宋の時代にも名臣が多数います。明治天皇は『宋名臣言行録』を愛読されていたと、安岡さんの本に何度も出てきます。宋代の中でも一番徳高いと評されている人物が司馬光です。生涯、これを実行するような一言を教えて下さいという弟子の質問に、司馬光は「誠」と答えたそうです。誠に生きようとするならどこから入っていったらいいかとさらに問われると、司馬光は「妄語せざるより入る」と答えたとのこと。

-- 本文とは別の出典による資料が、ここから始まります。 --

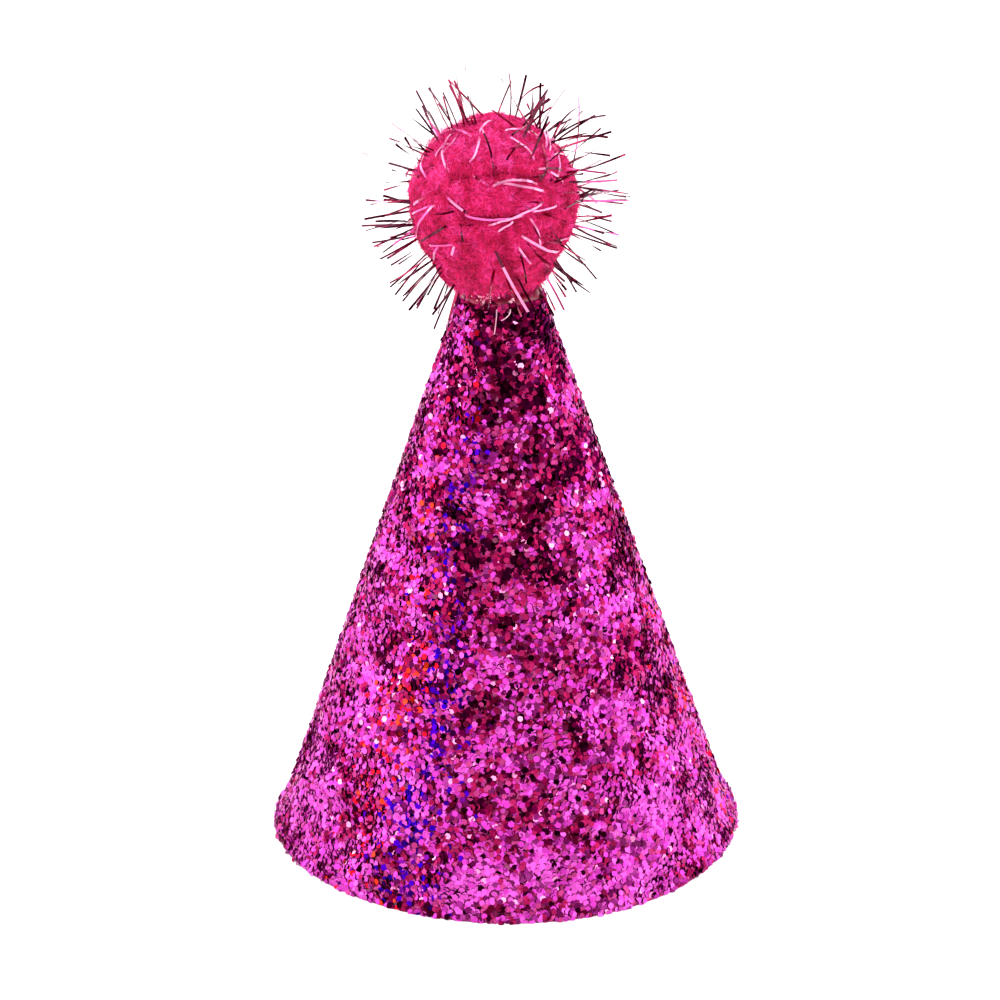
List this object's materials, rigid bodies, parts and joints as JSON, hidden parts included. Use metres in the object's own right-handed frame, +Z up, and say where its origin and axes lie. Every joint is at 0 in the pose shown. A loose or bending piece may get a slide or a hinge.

国にある4つの病が『申鑑』という書物にあります。一にうそ、二に私、三に放埒、四におごり。偽りだらけで、私心で動く者が多く、でたらめがまかり通り、ぜいたくが流行る国、こうした国、企業、組織はすぐに滅びます。

道(自然)をなす聖者が皇、徳を教える賢者が帝、功をなす才人が王、力で人を率いるのが覇。功や力があっても、徳がないと人間として使いものにならない。道を知らないと人生に苦労する。道徳功力4つをおさめることが肝要のようです。